DO THIS: Copy exactly the block of lines between the one containing "with BuildSketch(Plane(path.line @" and the one containing "obj.matrix_parent_inverse = Matrix.Identity(4)", inclusive.

>> Begin

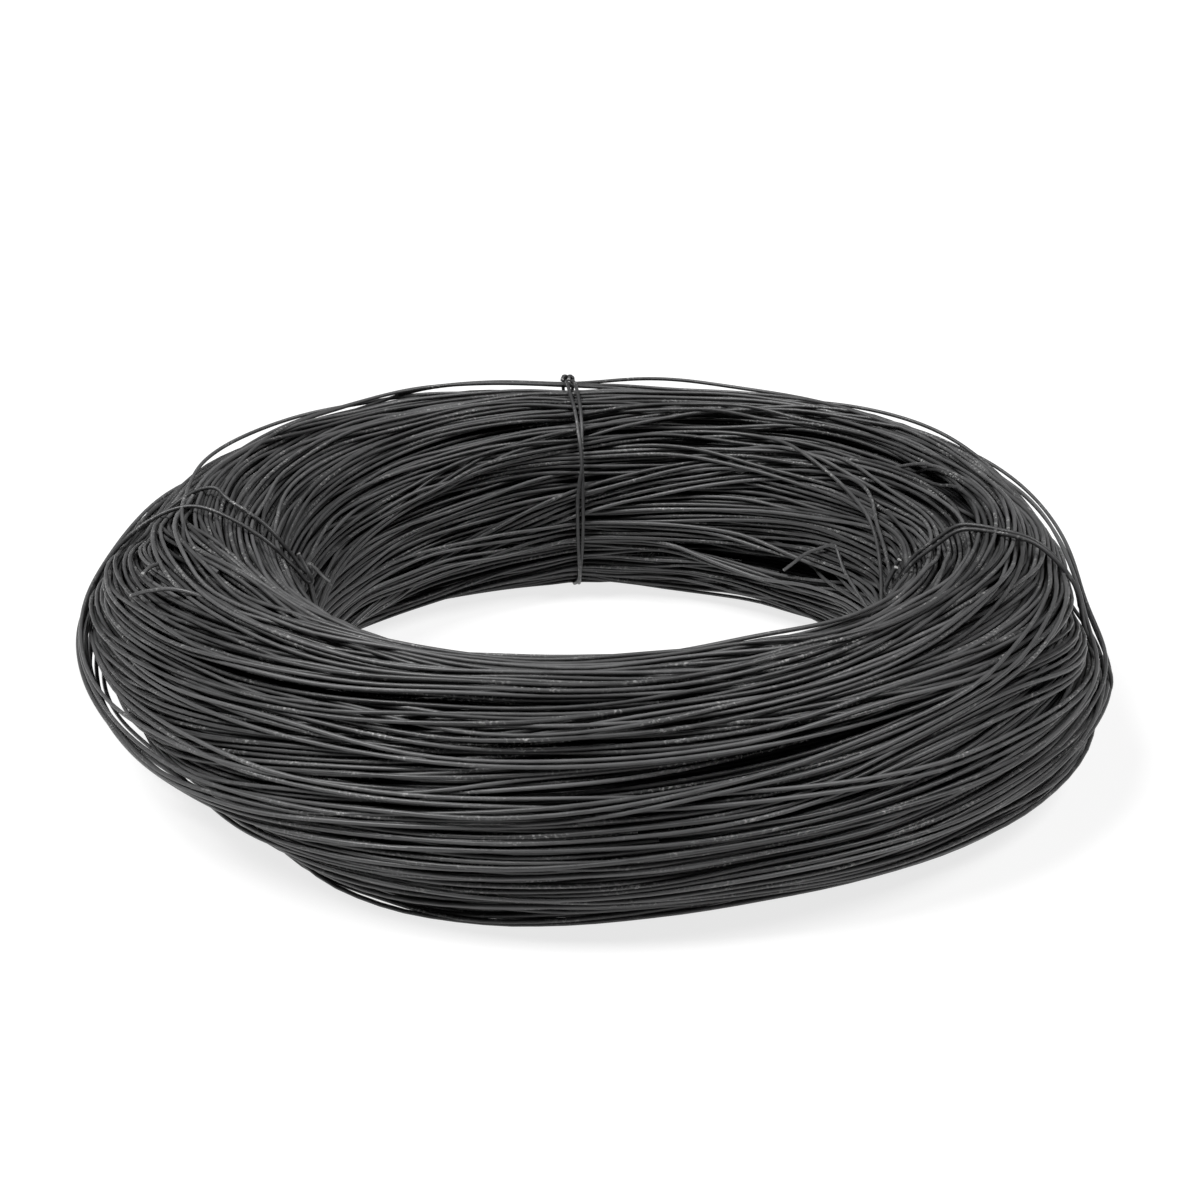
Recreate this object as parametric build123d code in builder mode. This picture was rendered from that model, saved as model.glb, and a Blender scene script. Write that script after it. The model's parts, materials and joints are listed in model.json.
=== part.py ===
"""Coil of annealed steel wire, lying flat, with three wire ties.

The coil is one long wire wound into a ring, shown as one turned solid: an egg-shaped section, blunt at
the foot, with a straight bore wall, and ridges round it for the turns. Three doubled tie wires hold the
turns. Each tie is one wire that goes twice round the section, in a waist that it has pressed into the
turns, with its fold drawn up into an eye and its two ends hooked back through that eye.

Frame: millimetres, +Z up the axis of the coil, the origin on the floor at the centre of the bore.
"""

import os
from collections import namedtuple
from math import asin, cos, degrees, radians, sin

from build123d import *

# The wire and the coil, whose crown is half an ellipse
wire_diameter = 1.6
coil_outer_diameter = 400.0
bore_diameter = 224.0
coil_height = 88.0
crown_height = 52.0
outer_foot_radius = 35.0
inner_foot_radius = 26.0

# The turns, which show as ridges of several wires each, flat over their middle
wires_per_ridge = 10
ridge_height = 2.4
ridge_crest_share = 0.5

# The waists, which run straight between a few bends at each corner of the section
waist_depth = 3.6
waist_bend_count = 3

# The ties, whose wire has flat sides and straight runs so that its bends stay light
tie_wire_diameter = 1.6
tie_wire_side_count = 8
tie_bend_count = 3
tie_end_gap = 0.3
tie_seat_clearance = 0.3
tie_side_clearance = 0.4
tie_hook_clearance = 0.15
tie_end_length = 11.0

Foot = namedtuple("Foot", "width height")
Tie = namedtuple("Tie", "name azimuth knot_inside")
ties = [
    Tie("tie_left", 179.0, True),
    Tie("tie_back", 94.0, False),
    Tie("tie_right", 346.0, True),
]

# What follows from them, where a foot is a quarter circle, or lower to leave a little wall above it
coil_radius = coil_outer_diameter / 2
bore_radius = bore_diameter / 2
half_width = (coil_radius - bore_radius) / 2
section_middle = bore_radius + half_width
crown_foot = coil_height - crown_height
least_wall = wire_diameter / 2
inner_foot = Foot(inner_foot_radius, min(inner_foot_radius, crown_foot - least_wall))
outer_foot = Foot(outer_foot_radius, min(outer_foot_radius, crown_foot - least_wall))
ridge_pitch = wires_per_ridge * wire_diameter
tie_radius = tie_wire_diameter / 2
tie_inset = waist_depth - tie_seat_clearance - tie_radius
hook_radius = tie_wire_diameter + tie_hook_clearance
end_side = (tie_wire_diameter + tie_end_gap) / 2
strand_side = end_side + hook_radius
waist_angle = 2 * degrees(asin((strand_side + tie_radius + tie_side_clearance) / bore_radius))


def radial_plane(azimuth):
    """The plane through the coil's axis at an azimuth: its X is outwards and its Y is up."""
    outwards = (cos(radians(azimuth)), sin(radians(azimuth)), 0)
    sideways = (sin(radians(azimuth)), -cos(radians(azimuth)), 0)
    return Plane(origin=(0, 0, 0), x_dir=outwards, z_dir=sideways)


def ridge_points(run):
    """The corners of the ridges along a run of the outline, with valleys between the ridges.

    The run goes clockwise round the section, so that its right-hand side is the inside.
    """
    count = max(1, round(run.length / ridge_pitch))
    points = [run @ 0]
    for turn in range(count):
        for share in (0.5 - ridge_crest_share / 2, 0.5 + ridge_crest_share / 2):
            points.append(run @ ((turn + share) / count))
        if turn < count - 1:
            valley = (turn + 1) / count
            points.append(run @ valley + (run % valley).rotate(Axis.Z, -90) * ridge_height)
    return points + [run @ 1]


def coil_outline():
    """The corners of the coil's section: the ridged crown and outer side, the foot, and the bore wall."""
    with BuildLine() as upper:
        EllipticalCenterArc((section_middle, crown_foot), half_width, crown_height, 180, arc_size=-180)
        Line((coil_radius, crown_foot), (coil_radius, outer_foot.height))
        EllipticalCenterArc((coil_radius - outer_foot.width, outer_foot.height), *outer_foot, 0, arc_size=-90)
    with BuildLine() as lower:
        EllipticalCenterArc((bore_radius + inner_foot.width, inner_foot.height), *inner_foot, 270, arc_size=-90)
    return ridge_points(upper.wires()[0]) + ridge_points(lower.wires()[0])


def bend(centre, start, end, count):
    """The corners of a quarter turn made of straight runs, from centre + start to centre + end.

    The runs touch the round turn, and the first and the last follow on from what they meet.
    """
    corners = []
    for corner in range(count):
        angle = radians((corner + 0.5) * 90 / count)
        corners.append(centre + (start * cos(angle) + end * sin(angle)) / cos(radians(45 / count)))
    return corners


def waist_corners(inset, near=inner_foot, far=outer_foot):
    """The corners of the section as a waist has it, drawn in by an inset, clockwise from the near wall's top.

    The near side is the bore side. With the feet exchanged, it is the section seen in a mirror.
    """
    crown = Vector(section_middle, crown_foot)
    far_foot = Vector(coil_radius - far.width, far.height)
    near_foot = Vector(bore_radius + near.width, near.height)
    across, up = Vector(half_width - inset, 0), Vector(0, crown_height - inset)
    far_across, far_down = Vector(far.width - inset, 0), Vector(0, inset - far.height)
    near_across, near_down = Vector(near.width - inset, 0), Vector(0, inset - near.height)
    return [
        *bend(crown, -across, up, waist_bend_count),
        *bend(crown, up, across, waist_bend_count),
        *bend(far_foot, far_across, far_down, waist_bend_count),
        *bend(near_foot, near_down, -near_across, waist_bend_count),
    ]


def half_tie(hand, knot_inside):
    """Half of a tie's route, from the tip of one end to the fold, in section coordinates.

    The third coordinate is the side, on the left or the right of the tie's middle plane by hand. The
    knot is halfway along the second straight of the crown's near side. Where the knot is outside, the
    near side is the outer one, in the mirrored section.
    """
    feet = (inner_foot, outer_foot) if knot_inside else (outer_foot, inner_foot)
    end, strand = Vector(0, 0, hand * end_side), Vector(0, 0, hand * strand_side)
    below, above, *rest = waist_corners(tie_inset, *feet)
    knot = (above + below) / 2
    along = (above - below).normalized() * hook_radius
    out = along.rotate(Axis.Z, 90)
    hook = knot + out + end
    return [
        hook + out + along.normalized() * tie_end_length,
        *bend(hook, out, -along, tie_bend_count),
        *bend(hook, -along, -out, tie_bend_count),
        above + end,
        *(corner + strand for corner in (*rest, below)),
        *bend(hook - along, strand - end, along, tie_bend_count),
    ]


def tie_route(tie):
    """A tie's whole route in the coil's frame, from tip to tip."""
    plane = radial_plane(tie.azimuth)
    route = []
    for corner in half_tie(-1, tie.knot_inside) + half_tie(1, tie.knot_inside)[::-1]:
        across = corner.X if tie.knot_inside else 2 * section_middle - corner.X
        route.append(plane.from_local_coords((across, corner.Y, corner.Z)))
    return route


os.makedirs("parts", exist_ok=True)

with BuildPart() as wire_coil:
    with BuildSketch(Plane.XZ):
        with BuildLine():
            Polyline(*coil_outline(), close=True)
        make_face()
    revolve(axis=Axis.Z)
    for tie in ties:
        with BuildSketch(radial_plane(tie.azimuth - waist_angle / 2)):
            with Locations((section_middle, coil_height / 2)):
                Rectangle(2 * (half_width + waist_depth), coil_height + 2 * waist_depth)
            Polygon(*waist_corners(waist_depth), align=None, mode=Mode.SUBTRACT)
        revolve(axis=Axis.Z, revolution_arc=waist_angle, mode=Mode.SUBTRACT)
wire_coil.part.label = "wire_coil"
export_step(wire_coil.part, "parts/wire_coil.step")

for tie in ties:
    with BuildPart() as tie_wire:
        with BuildLine() as path:
            Polyline(*tie_route(tie))
        with BuildSketch(Plane(path.line @ 0, z_dir=path.line % 0)):
            RegularPolygon(tie_radius, tie_wire_side_count)
        sweep(transition=Transition.RIGHT)
    tie_wire.part.label = tie.name
    export_step(tie_wire.part, f"parts/{tie.name}.step")
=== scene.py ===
"""Looks of the coil of annealed steel wire: its turns, its ties, its finishes, and the studio around it.

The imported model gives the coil's size and place. The turns are laid one by one on an unrolled bed, each
wire resting on the wires under it, and Geometry Nodes then give every path its round wire.
"""

import json
import logging
import math
from dataclasses import dataclass, field
from enum import Enum

import bpy
import numpy as np
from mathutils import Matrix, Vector


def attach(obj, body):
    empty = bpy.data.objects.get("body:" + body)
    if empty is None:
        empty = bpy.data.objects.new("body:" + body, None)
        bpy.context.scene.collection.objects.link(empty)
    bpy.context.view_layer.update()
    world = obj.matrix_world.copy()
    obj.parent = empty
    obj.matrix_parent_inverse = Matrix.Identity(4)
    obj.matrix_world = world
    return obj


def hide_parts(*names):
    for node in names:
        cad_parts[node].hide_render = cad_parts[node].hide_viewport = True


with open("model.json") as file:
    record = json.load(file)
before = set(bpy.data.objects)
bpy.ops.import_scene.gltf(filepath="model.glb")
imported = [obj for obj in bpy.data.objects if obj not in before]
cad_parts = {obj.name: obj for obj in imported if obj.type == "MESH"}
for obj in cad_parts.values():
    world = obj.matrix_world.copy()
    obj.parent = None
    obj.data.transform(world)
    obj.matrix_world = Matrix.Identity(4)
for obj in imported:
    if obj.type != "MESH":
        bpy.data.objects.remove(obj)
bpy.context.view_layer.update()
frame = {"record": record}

log = logging.getLogger("wire_coil")

# What an input of a shader node may get
Feed = bpy.types.NodeSocket | float | tuple[float, ...]

METRES_PER_MM = 0.001
RIGHT_ANGLE = 90
HALF_TURN = 180
FULL_TURN = 360
EVEN_CHANCE = 0.5
SMOOTHING_REACH = 3
NOWHERE = -1e9
BODY = "root"
BORE_MOUNT = "bore"


class Slot(Enum):
    """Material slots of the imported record."""

    WIRE = "annealed_wire"
    TIE = "tie_wire"


def new_object(name: str, data: bpy.types.ID) -> bpy.types.Object:
    """Put a new object into the scene.

    Args:
        name: Name of the object.
        data: Its mesh, light or camera.

    Returns:
        The object.
    """
    thing = bpy.data.objects.new(name, data)
    bpy.context.scene.collection.objects.link(thing)
    return thing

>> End

SOLUTION FOR THIS EXERCISE:
        with BuildSketch(Plane(path.line @ 0, z_dir=path.line % 0)):
            RegularPolygon(tie_radius, tie_wire_side_count)
        sweep(transition=Transition.RIGHT)
    tie_wire.part.label = tie.name
    export_step(tie_wire.part, f"parts/{tie.name}.step")
=== scene.py ===
"""Looks of the coil of annealed steel wire: its turns, its ties, its finishes, and the studio around it.

The imported model gives the coil's size and place. The turns are laid one by one on an unrolled bed, each
wire resting on the wires under it, and Geometry Nodes then give every path its round wire.
"""

import json
import logging
import math
from dataclasses import dataclass, field
from enum import Enum

import bpy
import numpy as np
from mathutils import Matrix, Vector


def attach(obj, body):
    empty = bpy.data.objects.get("body:" + body)
    if empty is None:
        empty = bpy.data.objects.new("body:" + body, None)
        bpy.context.scene.collection.objects.link(empty)
    bpy.context.view_layer.update()
    world = obj.matrix_world.copy()
    obj.parent = empty
    obj.matrix_parent_inverse = Matrix.Identity(4)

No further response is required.